## JSON PARSING AND PROCESSING

In [1]:
# JSON PROCESSING STRATEGIES

from langchain_community.document_loaders import JSONLoader
import json

employee_data_path = "../data/json_files/company.json"

In [2]:
print("Loading JSON with different strategies...\n")

# JSON LOADER
employee_loader = JSONLoader(file_path=employee_data_path, jq_schema=".employees[]", text_content=False)
employee_data = employee_loader.load()


print(f"Loaded {len(employee_data)} documents using JSONLoader with jq_schema '.employees[]'.\n")
print(f"First document content:\n{employee_data[0]}\n")
print(employee_data)

Loading JSON with different strategies...
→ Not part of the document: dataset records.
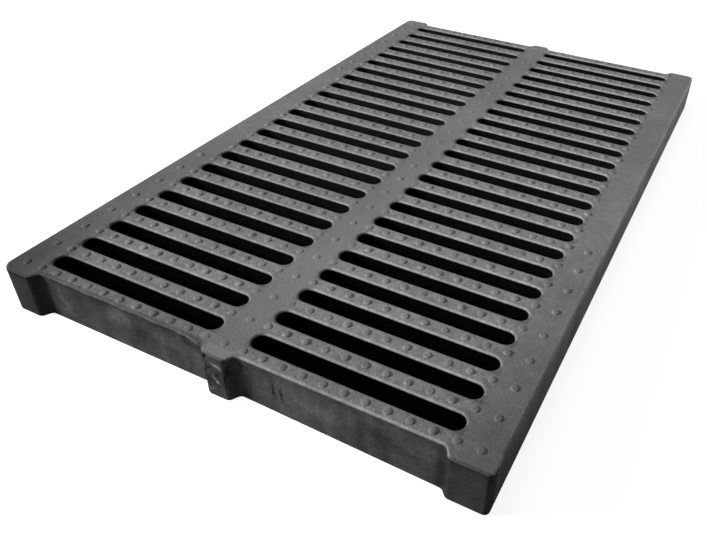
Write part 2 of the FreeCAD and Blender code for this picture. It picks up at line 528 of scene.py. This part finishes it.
slab.scale = (TO_METRES,) * 3
bpy.ops.object.transform_apply(location=False, rotation=False, scale=True)
bpy.ops.object.shade_smooth_by_angle(angle=SMOOTH_BELOW)
print("Moulding in metres:", tuple(round(size, 4) for size in slab.dimensions))

# %% [markdown]
# ## The material
# Glass-filled resin comes out of the press dark grey and matt, and the street stains it. Much of
# the light and shade is painted into the colour as well: painted shade in the slots, on the near
# end and in the lee of the studs and bars, and painted light on the long sides, on the studs and
# along the rounded edges. A picture wrapped round the mesh would be quick, but it is sharp at one
# distance only and holds the light of one day. Here the finish is worked out from where each
# point lies in the object: one grey is multiplied by a row of levels near one, and the cells
# below make these levels one after the other.

# %% A small kit for shader nodes
GREY = (0.157, 0.159, 0.163)


def add_node(tree, kind, inputs=None, **settings):
    """Adds a shader node, sets its options, and fills its sockets with values or links."""
    node = tree.nodes.new(kind)
    for name, value in settings.items():
        setattr(node, name, value)
    for name, value in (inputs or {}).items():
        socket = node.inputs[name]
        if isinstance(value, bpy.types.NodeSocket):
            tree.links.new(value, socket)
        else:
            socket.default_value = value
    return node


def ramp(tree, value, low, high, to_low=0.0, to_high=1.0):
    """Maps a value from one range to another, and keeps it inside."""
    mapped = add_node(tree, "ShaderNodeMapRange",
                      {"Value": value, "From Min": low, "From Max": high,
                       "To Min": to_low, "To Max": to_high})
    return mapped.outputs["Result"]


def combine(tree, kind, first, second=0.0):
    """Does a sum on two values, or on one where the kind of sum needs no more."""
    return add_node(tree, "ShaderNodeMath", {0: first, 1: second}, operation=kind).outputs[0]


def combine_vectors(tree, kind, first, second):
    """Does a sum on two vectors, or on a vector and a number where it is scaled."""
    other = "Scale" if kind == "SCALE" else 1
    node = add_node(tree, "ShaderNodeVectorMath", {0: first, other: second}, operation=kind)
    return node.outputs["Vector"]


composite = bpy.data.materials.new("moulded_composite")
composite.use_nodes = True
resin = composite.node_tree
shader = resin.nodes["Principled BSDF"]
print("New material:", composite.name, "with base grey", GREY)

# %% [markdown]
# Every level needs to know where it is. The object's own coordinates are split into across,
# along and up and brought back to millimetres, so that places read as they did in the plan. A
# patch is one inside its bounds and zero outside, with soft edges, and it is a product of
# ramps. These short helpers all draw in the composite's own tree.

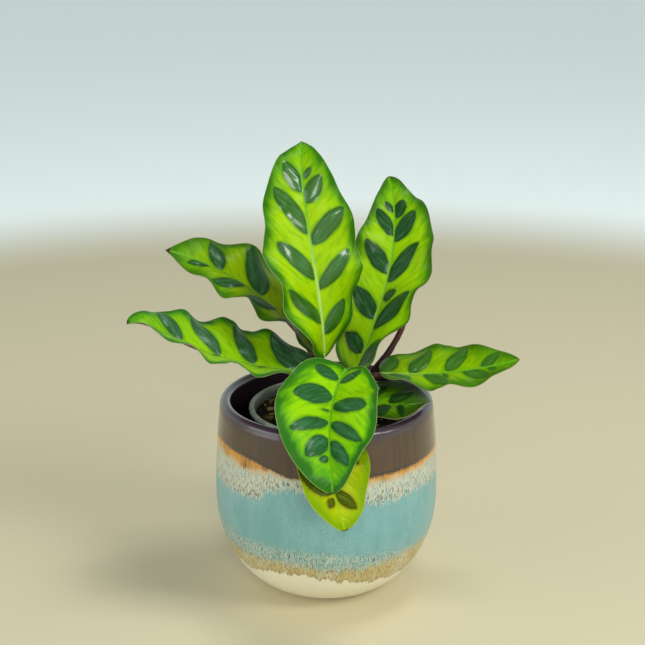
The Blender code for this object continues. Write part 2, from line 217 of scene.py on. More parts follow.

Loaded 5 documents using JSONLoader with jq_schema '.employees[]'.

First document content:
page_content='{"id": 1, "name": "Rahul Sharma", "role": "Backend Developer", "age": 29, "department_id": 1, "projects": [{"project_id": "P1001", "name": "AI Chatbot"}]}' metadata={'source': 'E:\\data-projects\\rag-projects\\rag-intro\\data\\json_files\\company.json', 'seq_num': 1}

[Document(metadata={'source': 'E:\\data-projects\\rag-projects\\rag-intro\\data\\json_files\\company.json', 'seq_num': 1}, page_content='{"id": 1, "name": "Rahul Sharma", "role": "Backend Developer", "age": 29, "department_id": 1, "projects": [{"project_id": "P1001", "name": "AI Chatbot"}]}'), Document(metadata={'source': 'E:\\data-projects\\rag-projects\\rag-intro\\data\\json_files\\company.json', 'seq_num': 2}, page_content='{"id": 2, "name": "Priya Singh", "role": "Frontend Developer", "age": 26, "department_id": 1, "projects": [{"project_id": "P1001", "name": "AI Chatbot"

In [3]:
# Custom JSON Parsing
from langchain_core.documents import Document
from typing import List

def parse_json_custom(file_path) -> List[Document]:
    with open(file_path, 'r') as file:
        data = json.load(file)
    
    documents = []
    for employee in data.get('employees', []):
        content = f"Name: {employee['name']}\nAge: {employee['age']}\nDepartment ID: {employee['department_id']}\nRole: {employee['role']}\nProjects: {[p['name'] for p in employee.get('projects', [])]}"
        emp_doc = Document(page_content=content, metadata={
            'employee_id': employee['id'],
            'department_id': employee['department_id'],
            'name': employee['name'],
            'role': employee['role'],
            'projects': employee.get('projects', [])
        })
        documents.append(emp_doc)
    
    return documents

In [4]:
parse_json_custom(employee_data_path)

[Document(metadata={'employee_id': 1, 'department_id': 1, 'name': 'Rahul Sharma', 'role': 'Backend Developer', 'projects': [{'project_id': 'P1001', 'name': 'AI Chatbot'}]}, page_content="Name: Rahul Sharma\nAge: 29\nDepartment ID: 1\nRole: Backend Developer\nProjects: ['AI Chatbot']"),
 Document(metadata={'employee_id': 2, 'department_id': 1, 'name': 'Priya Singh', 'role': 'Frontend Developer', 'projects': [{'project_id': 'P1001', 'name': 'AI Chatbot'}]}, page_content="Name: Priya Singh\nAge: 26\nDepartment ID: 1\nRole: Frontend Developer\nProjects: ['AI Chatbot']"),
 Document(metadata={'employee_id': 3, 'department_id': 2, 'name': 'Amit Verma', 'role': 'Sales Executive', 'projects': [{'project_id': 'P1002', 'name': 'CRM Upgrade'}]}, page_content="Name: Amit Verma\nAge: 32\nDepartment ID: 2\nRole: Sales Executive\nProjects: ['CRM Upgrade']"),
 Document(metadata={'employee_id': 4, 'department_id': 2, 'name': 'Neha Gupta', 'role': 'Account Manager', 'projects': [{'project_id': 'P1002', '